Other items and costs that would be considered in an actual liquidation may not make sense to include in the modelling waterfall given the going concern nature of the project (e.g., breakage costs and prepayment costs on contractual liabilities that would be incurred and paid in an actual liquidation). In addition, liquidation of the structure may result in recapture of the investment tax credit earned by the investor because the project did not fulfill the terms required for to be granted the tax credit. Recapture would typically result in a requirement to repay the tax credit to the IRS, the amount of which depends on how long the project was in operation. Reporting entities should consider the impact of the economic substance of any investment tax credit recapture provisions in the HLBV modelling.
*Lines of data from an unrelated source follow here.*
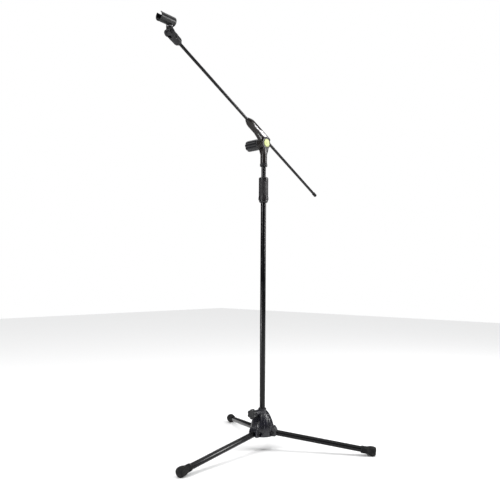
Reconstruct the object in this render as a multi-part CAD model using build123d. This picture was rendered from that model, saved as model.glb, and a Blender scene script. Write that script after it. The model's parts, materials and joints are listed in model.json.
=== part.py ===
from build123d import *
import os
from math import atan2, cos, degrees, pi, sin

# Boom microphone stand. Millimetres, +Z up, origin on the floor at the pole's axis.
# +X points along the boom towards the microphone end, which lies above the front leg.

# ---- driving dimensions -------------------------------------------------------------
RUN = 0.05                 # radial clearance of a turning or sliding fit

# tripod base
LEG_AZIMUTHS = {"front": 0, "left": 120, "right": 240}
FOOT_REACH = 345           # from the pole's axis to the middle of a foot's end
FOOT_END_Z = 12.9          # height of that middle
LEG_APEX_Z = 57.6          # height where the leg axes meet the pole's axis
LEG_PIVOT_REACH = 34
LEG_R = 8.75
LEG_WALL = 1.0
FOOT_R = 14.0
FOOT_LENGTH = 43

HUB_BOTTOM = 44
HUB_R = 37.5
HUB_TOP = 123.5
HUB_NECK_R = 13
HUB_BORE_R = 11
HUB_KNOB_Z = 114
BUSH_ABOVE_KNOB = 5.8
LUG_HALF_WIDTH = 15.25
SLOT_HALF_WIDTH = 9.75
RIB_COUNT = 12
FLUTE_WIDTH = 8.4
FLUTE_DEPTH = 2.4

# pole
OUTER_R = 8.75
OUTER_WALL = 1.0
OUTER_BOTTOM = 48
OUTER_TOP = 803
INNER_R = 7.4
INNER_WALL = 1.0
INNER_BOTTOM = 225
INNER_TOP = 888
CLUTCH_BOTTOM = 771
CLUTCH_TOP = 853
CLUTCH_R = 15.2

# boom joint
DRUM_Z = 963.2             # height of the tilt axis
EAR_R = 19
EAR_IN = 7.0               # inner face of an ear, from the boom's plane
EAR_OUT = 12.0
STEM_R = 10.8
STEM_BOTTOM = INNER_TOP + 9.3
BOLT_R = 4.0
BADGE_R = 12.5
TILT_KNOB_R = 18
TILT_KNOB_LENGTH = 54

# boom
TILT = 27.5                # boom's angle above the horizontal, degrees
BOOM_OFFSET = 16           # boom's axis above the tilt axis
ROD_R = 4.4
ROD_FRONT = 419            # along the boom from the tilt axis
ROD_BACK = -316
SLEEVE_R = 13.2
SLEEVE_BACK = -12
SLEEVE_SHOULDER = 80
SLEEVE_FRONT = 101

# microphone clip
THREAD_R = 7.9
INSERT_R = 9.0
CUP_START = ROD_FRONT - 0.2
INSERT_END = CUP_START + 20
CLIP_PIVOT = 457.8         # along the boom
CLIP_PIVOT_TO_WASHER = 14.5
CLIP_RISE = 32             # clip's axis above its pivot
CLIP_R = 13.0
CLIP_BORE_R = 11.0
CLIP_BACK = -14.5          # from the pivot, along X
CLIP_FRONT = 37
CLIP_LIP_ROUNDING = 7      # of the lips' ends, seen from the side
CLIP_MOUTH_ANGLE = 70      # opening at the top, degrees

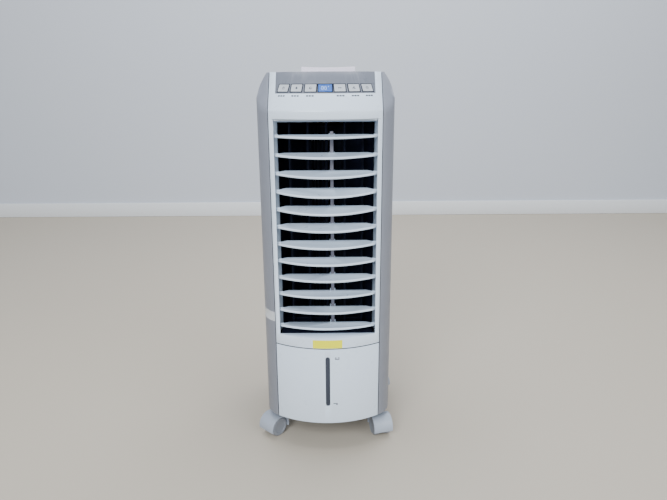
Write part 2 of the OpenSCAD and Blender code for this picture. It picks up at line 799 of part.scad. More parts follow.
module tank_tub() {
    color("#e6ebf0") difference() {
        translate([0, 0, tub_z0]) linear_extrude(tub_z1 - tub_z0) tub_plan(0);
        translate([0, 0, tub_z0 + wall]) linear_extrude(tub_z1) tub_plan(wall);
    }
}

module tank_cover() {
    z1 = seam_z;
    color("white") difference() {
        union() {
            intersection() {
                round_bulge() difference() {
                    translate([40, base_z]) square([front_r - 40, z1 - base_z]);
                    translate([39, base_z - 1]) square([front_r - front_wall - 39, z1 - base_z + 2]);
                }
                across(panel_half, front_y - 1, 0, base_z, z1);
            }
            intersection() {
                round_bulge() translate([front_r - 16, z1 - 14]) square([15, wall]);
                across(panel_half, front_y - 1, 0, base_z, z1);
            }
            both_sides() intersection() {
                translate([panel_half - wall, front_y, flange_z]) cube([wall, flange_d, z1 - flange_z]);
                round_bulge() translate([100, base_z]) square([front_r - 101, z1 - base_z]);
            }
        }
        window_cut(0, 20);
    }
}

module window_cut(gap, depth) {
    across(window_w / 2 - gap, front_y - 1, front_y + depth, window_z0 + gap, window_z1 - gap);
}

module level_window() {
    color("#2a313c") intersection() {
        window_cut(0.15, 20);
        round_bulge() translate([front_r - front_wall, base_z]) square([front_wall - 0.8, tank_face_h]);
    }
}

module pump() {
    color("#3a3f46") translate([pump_x, pump_y, 0]) union() {
        difference() {
            translate([0, 0, tub_z0 + wall + 4]) cylinder(r = pump_r, h = pump_z1 - tub_z0 - wall - 4);
            for (a = [0 : 30 : 359]) rotate([0, 0, a]) translate([pump_r - 3, -1.5, tub_z0 + wall + 8]) cube([6, 3, 14]);
        }
        translate([0, 0, pump_z1 - eps]) cylinder(r = hose_bore_r - 0.1, h = 14);
        for (s = [-1, 1]) translate([0, s * 15, pump_z1 - 4]) cylinder(r = 3, h = deck_z - pump_z1 + 4);
    }
}

// A quarter bend that leaves the origin along +Z and ends running along +X.
module bend(r_tube) {
    translate([hose_bend, 0, 0]) rotate([90, 0, 0]) rotate([0, 0, 90]) rotate_extrude(angle = 90)
        translate([hose_bend, 0]) circle(r_tube, $fn = 48);
}

// The hose's solid line at one radius: pump, across to the side channel, up, back and into the tray.
module hose_line(r, over = 0) {
    z0 = pump_z1 + 2;
    run_x = hose_x - pump_x - 2 * hose_bend;
    rise = hose_top_z - hose_low_z - 2 * hose_bend;
    back = hose_end_y - pump_y - 2 * hose_bend;
    translate([pump_x, pump_y, z0 - over]) cylinder(r = r, h = hose_low_z - hose_bend - z0 + over);
    translate([pump_x, pump_y, hose_low_z - hose_bend]) bend(r);
    translate([pump_x + hose_bend, pump_y, hose_low_z]) rod_x(r, 0, run_x);
    translate([hose_x, pump_y, hose_low_z + hose_bend]) mirror([0, 0, 1]) mirror([1, 0, 0]) bend(r);
    translate([hose_x, pump_y, hose_low_z + hose_bend]) cylinder(r = r, h = rise);
    translate([hose_x, pump_y, hose_top_z - hose_bend]) rotate([0, 0, 90]) bend(r);
    translate([hose_x, pump_y + hose_bend, hose_top_z]) rotate([-90, 0, 0]) cylinder(r = r, h = back);
    translate([hose_x - hose_bend, hose_end_y - hose_bend, hose_top_z])
        rotate_extrude(angle = 90) translate([hose_bend, 0]) circle(r, $fn = 48);
    translate([0, hose_end_y, hose_top_z]) rod_x(r, duct_half - 3 - over, hose_x - hose_bend);
}

module pump_hose() {
    color("#cfd6dc") difference() {
        hose_line(hose_r);
        hose_line(hose_bore_r, 1);
    }
}

// ---------- casters ----------

module caster_place(i) {
    translate([caster_at(i)[0], caster_at(i)[1], 0]) rotate([0, 0, caster_turn(i)]) children();
}

// A caster in its own frame: swivel axis at the origin, wheels trailing towards -Y.
module caster_yoke(i) {
    color("#a3a8b0") caster_place(i) difference() {
        union() {
            intersection() {
                translate([0, -trail, axle_z]) rod_x(hood_r, -hood_half, hood_half);
                union() {
                    translate([-hood_half, -trail - hood_r, axle_z - 6]) cube([2 * hood_half, 2 * hood_r, hood_r + 10]);
                    translate([-web_t / 2, -trail - 9, axle_z - 9]) cube([web_t, 30, 20]);
                }
            }
            translate([0, 0, axle_z - 4]) cylinder(r = socket_r, h = yoke_top - axle_z + 4);
        }
        for (s = [-1, 1]) translate([0, -trail, axle_z]) mirror([s < 0 ? 1 : 0, 0, 0])
            rod_x(wheel_d / 2 + hood_gap, web_t / 2, hood_half + 1);
        translate([0, -trail, axle_z]) rod_x(axle_r + run_clear, -web_t, web_t);
        translate([0, 0, stem_z - 1]) cylinder(r = stem_d / 2 + run_clear, h = big);
    }
}

module caster_wheels(i) {
    gap = 0.6;
    inner = web_t / 2 + gap;
    color("#8b9098") caster_place(i) translate([0, -trail, axle_z]) union() {
        for (s = [-1, 1]) mirror([s < 0 ? 1 : 0, 0, 0]) difference() {
            rotate([0, 90, 0]) rotate_extrude() polygon([[0, inner], [wheel_d / 2 - 2, inner], [wheel_d / 2, inner + 2],
                [wheel_d / 2, inner + wheel_w - 4], [wheel_d / 2 - 3, inner + wheel_w - 1], [0, inner + wheel_w - 1]]);
            rod_x(wheel_d / 2 - 8, inner + wheel_w - 2.2, inner + wheel_w);
        }
        rod_x(axle_r, -inner - 1, inner + 1);
    }
}

module caster_stems() {
    color("#b8bcc2") for (i = [0 : 3]) translate([caster_at(i)[0], caster_at(i)[1], 0]) union() {
        translate([0, 0, stem_z]) cylinder(r = stem_d / 2, h = plate_z + socket_h - 6 - stem_z);
        translate([0, 0, yoke_top + 0.3]) cylinder(r = socket_r - 1, h = plate_z - yoke_top - 0.3);
    }
}

// ---------- small parts ----------

gland_x = -duct_half + 24;
gland_z = base_z + 34;
gland_r = 8;
gland_bore_r = 3.6;

module cord_gland() {
    y = rear_y - 10;
    color("#30343a") translate([gland_x, y, gland_z]) rotate([-90, 0, 0]) difference() {
        union() {
            translate([0, 0, 0.1]) cylinder(r = gland_r + 3, h = 2.4);
            translate([0, 0, -wall - 5]) cylinder(r = gland_r - 0.1, h = wall + 6);
            translate([0, 0, 2]) cylinder(r1 = gland_r, r2 = gland_bore_r + 1.6, h = 7.5);
        }
        translate([0, 0, -20]) cylinder(r = gland_bore_r, h = 40);
    }
}

module screw() {
    difference() {
        union() {
            cylinder(r = screw_r * 2.2, h = 1.8);
            translate([0, 0, -screw_l]) cylinder(r = screw_r, h = screw_l + 0.5);
        }
        for (a = [0, 90]) rotate([0, 0, a]) translate([0, 0, 1.8]) cube([screw_r * 2.4, 0.8, 1.6], center = true);
    }
}

module housing_screws() {
    color("#9a9da3") {
        for (x = [-1, 1], y = screw_ys) translate([x * screw_x, y, plate_z]) rotate([180, 0, 0]) screw();
    }
}

// ---------- nodes ----------

side_shell(-1);  // side_shell_left
side_shell(1);  // side_shell_right
front_panel();
top_cover();
ice_lid();
base();
air_duct();
control_fascia();
display_lens();
control_board();
for (i = [0 : 5]) key(i);
for (i = [0 : vane_count - 1]) vane(i);
vane_link_bar();
for (i = [0 : swing_count - 1]) swing_vane(i);
swing_link_bar();
swing_motor();
blower_wheel();
blower_shaft();
blower_motor();
lower_bearing();
water_tray();
cooling_pad();
dust_filter();
rear_grille();
tank_tub();
tank_cover();
level_window();
pump();
pump_hose();
for (i = [0 : 3]) caster_yoke(i);
for (i = [0 : 3]) caster_wheels(i);
caster_stems();
housing_screws();
cord_gland();
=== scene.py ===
import json
import math

import bmesh
import bpy
from mathutils import Matrix, Vector


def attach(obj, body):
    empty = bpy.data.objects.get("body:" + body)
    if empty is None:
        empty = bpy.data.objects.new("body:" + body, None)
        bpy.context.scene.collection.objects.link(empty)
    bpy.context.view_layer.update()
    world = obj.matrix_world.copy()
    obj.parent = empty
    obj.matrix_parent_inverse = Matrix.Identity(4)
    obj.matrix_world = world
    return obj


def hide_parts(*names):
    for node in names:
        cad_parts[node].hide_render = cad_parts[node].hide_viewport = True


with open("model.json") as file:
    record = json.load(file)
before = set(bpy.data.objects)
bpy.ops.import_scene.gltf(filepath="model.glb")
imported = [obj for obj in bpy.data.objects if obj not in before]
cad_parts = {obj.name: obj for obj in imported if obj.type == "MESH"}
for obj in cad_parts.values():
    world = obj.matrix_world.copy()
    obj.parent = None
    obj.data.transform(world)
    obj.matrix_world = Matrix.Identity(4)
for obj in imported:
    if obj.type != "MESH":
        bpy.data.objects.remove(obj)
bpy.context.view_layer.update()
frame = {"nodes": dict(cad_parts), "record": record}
NODES = frame["nodes"]
MM = 0.001


# ---------- finishes ----------

NOISE_RANGE = (0.3, 0.7)
GRAIN_DEPTH = 0.06 * MM
STREAK_DEPTH = 0.02 * MM


def new_finish(name, colour, roughness):
    """A plain finish, and what it is built from: its node tree, shader and place on the piece."""
    finish = bpy.data.materials.new(name)
    finish.use_nodes = True
    tree = finish.node_tree
    shader = tree.nodes["Principled BSDF"]
    shader.inputs["Base Color"].default_value = (*colour, 1)
    shader.inputs["Roughness"].default_value = roughness
    place = tree.nodes.new("ShaderNodeTexCoord")
    return finish, tree, shader, place


def noise(tree, place, scale, detail=3.0):
    cloud = tree.nodes.new("ShaderNodeTexNoise")
    cloud.inputs["Scale"].default_value = scale
    cloud.inputs["Detail"].default_value = detail
    tree.links.new(place.outputs["Object"], cloud.inputs["Vector"])
    return cloud


def spread(tree, source, low, high):
    """Turns the usual range of a noise into values from low to high."""
    stretch = tree.nodes.new("ShaderNodeMapRange")
    stretch.inputs["From Min"].default_value, stretch.inputs["From Max"].default_value = NOISE_RANGE
    stretch.inputs["To Min"].default_value = low
    stretch.inputs["To Max"].default_value = high
    tree.links.new(source, stretch.inputs["Value"])
    return stretch.outputs["Result"]


def tint(tree, source, low, high):
    """Turns the usual range of a noise into colours from low to high."""
    ramp = tree.nodes.new("ShaderNodeValToRGB")
    for stop, position, colour in zip(ramp.color_ramp.elements, NOISE_RANGE, (low, high)):
        stop.position = position
        stop.color = (*colour, 1)
    tree.links.new(source, ramp.inputs["Fac"])
    return ramp.outputs["Color"]


def raise_grain(tree, shader, source, strength, depth):
    bump = tree.nodes.new("ShaderNodeBump")
    bump.inputs["Strength"].default_value = strength
    bump.inputs["Distance"].default_value = depth
    tree.links.new(source, bump.inputs["Height"])
    tree.links.new(bump.outputs["Normal"], shader.inputs["Normal"])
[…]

Reporting entities should consider whether the liquidation waterfall appropriately reflects the entity’s economics prior to application of this method. In some situations, it may be necessary to factor in other considerations to appropriately reflect the investor’s actual interest in the assets. If the continuing distributions differ from the liquidation waterfall, the pattern of continuing distributions may be a better representation of the actual interests and should be applied.